What is Beauty?

Lady Diana Mitford

“Presented for your consideration,” as Rod Serling would say: photo of what some would say was a beautiful woman.

The woman in question is Lady Diana Mitford, and Mr. James Lees-Milne, who was a friend of the family, said of her, “She was the nearest thing to Botticelli’s Venus that I have ever seen.” Looking at her, I am reminded of the country music lyric, “She’s not pretty; she just looks that way.” For Lady Diana was the wife of Sir Oswald Mosley, leader of the British Union of Fascists.

More importantly, she was an admiring friend of Adolf Hitler, for whom she acquired (and retained to the end of her life) a profound admiration—indeed, she married Oswald in Joseph Goebbel’s drawing room. Like Hitler and his crowd, she was a confirmed anti-semite. When interviewed by the BBC in 1989, she described her old friend Hitler as “fascinating”, and when asked, “What about the six million Jews murdered by the Nazis?”, she replied, “Oh no, I don’t think it was that many.” Like the song said, “not pretty.”

The example of Lady Diana brings into sharp focus the question “what is beauty?”  In particular, does it consist essentially of the flawless features of a Venus?  Or does it consist essentially of what Saint Peter called “the hidden person of the heart” [1 Peter 3:4]?

Our own culture opts unabashedly for the first view, and glorifies outer beauty.  An entire industry has developed to secure and preserve such beauty—creams that promise unfading allure, surgical nips and tucks, face lifts for the elimination of wrinkles, Botox injections for a more classical face, breast implants.  In the Hollywood culture, all this warfare against the appearance of aging is not called “surgery;” it is merely called “having some work done,” as if such radical procedures were all in a day’s work, like giving the car a tune-up before a trip.

As the disciples of Jesus Christ, we are called to opt for the view advanced by Saint Peter, and recognize true beauty when we encounter it.  Oils and Botox and surgeries notwithstanding, we are all of us hurtling headlong toward death and disintegration, and whatever cosmetic help we avail ourselves of along the way will not save us. Lady Diana did indeed look beautiful in her early photos, like that presented above. Should we look on her exhumed outer form now (not to put too fine a point on it) she would look rather less ravishing than before.
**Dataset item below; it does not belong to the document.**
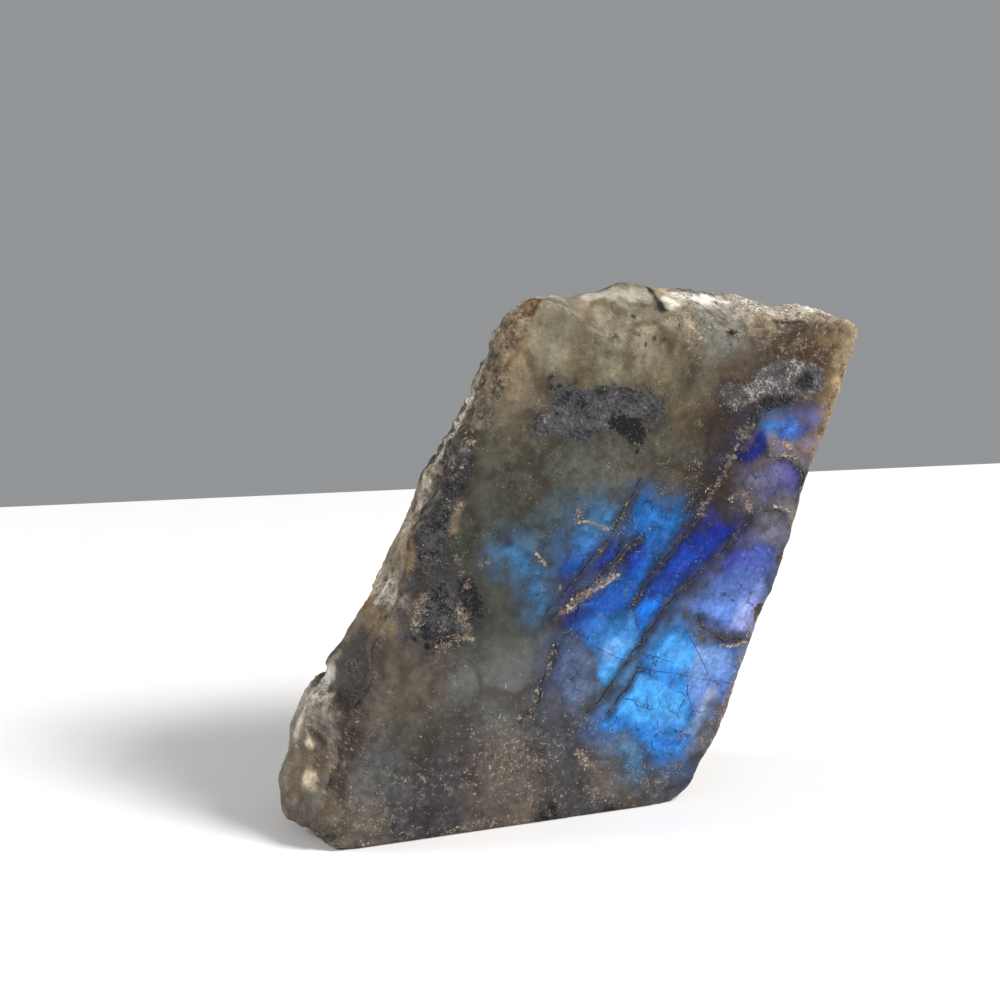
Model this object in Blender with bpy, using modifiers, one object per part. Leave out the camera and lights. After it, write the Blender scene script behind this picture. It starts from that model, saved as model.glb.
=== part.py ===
"""Rough labradorite chunk: one broken slab of feldspar standing on its base.

The slab leans to the right like a parallelogram. Its front is a flat face that has been
ground smooth, crossed by a few open cleavage cracks. The left side, the top and the back are
as they broke: lumps, flat cleavage facets and steps. It is a single solid stone.

X runs along the front face, Y runs from the front face to the back, +Z is up. The origin is
on the ground, under the middle of the stone. Outlines below are (x, z) in millimetres.
"""

import math

import bmesh
import bpy
import numpy as np
from mathutils import Vector, noise
from mathutils.kdtree import KDTree

MM = 0.001

# Driving dimensions, in millimetres and degrees
BASE_THICKNESS = 18.5
TOP_THICKNESS = 11.5
HEIGHT = 59.0
FACE_LEAN = 4.0
WAIST_SHARE = 0.46
REAR_SHARE = 0.84
VOXEL = 0.62
TRIANGLES = 9000
# From the front lower left corner to the middle of the stone's box, along X and Y
MIDDLE = (27.239, 9.944)

# Where the ground face ends, down its left side and round to the right
FRONT_OUTLINE = [
    (22.4, 58.9), (20.0, 56.4), (18.4, 53.6), (17.2, 50.4), (15.6, 47.4), (13.7, 43.9),
    (11.6, 40.4), (9.2, 37.2), (7.3, 34.4), (6.8, 31.5), (5.7, 28.2), (4.4, 25.2),
    (2.6, 22.8), (1.9, 17.8), (0.0, 14.4), (-1.6, 10.2), (-3.2, 6.4), (-4.0, 3.8),
    (-3.2, 0.5), (-0.6, 0.0), (7.0, 0.0), (20.8, 0.0), (22.2, 0.0), (27.6, 0.0),
    (28.4, 0.0), (35.6, 0.0), (37.7, 0.2), (40.0, 1.4), (41.2, 3.9), (44.1, 7.9),
    (45.5, 12.1), (47.7, 17.2), (48.6, 20.2), (51.5, 25.9), (53.7, 32.5), (56.0, 38.6),
    (58.3, 43.6), (58.9, 45.7), (60.0, 48.0), (60.3, 49.7), (62.4, 54.4), (59.0, 54.5),
    (53.5, 54.8), (48.5, 55.4), (43.6, 56.4), (38.7, 57.2), (36.6, 56.6), (34.8, 55.3),
    (31.7, 55.1), (29.2, 55.5), (27.2, 56.8), (25.4, 57.6),
]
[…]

All outer beauty fades; the true beauty does not. “The imperishable quality of a gentle and quiet spirit” mentioned by Saint Peter survives the ravages of time, and the inexorable grave. It is to this beauty that God calls all of us. And it is this beauty which calls forth the admiration of our heavenly Bridegroom: in the Song of Songs, He speaks to His bride and says, “You are altogether beautiful, my love, and there is no flaw in you” [Songs 4:7].

As members of the Bride of Christ, it is this beauty for which we should strive.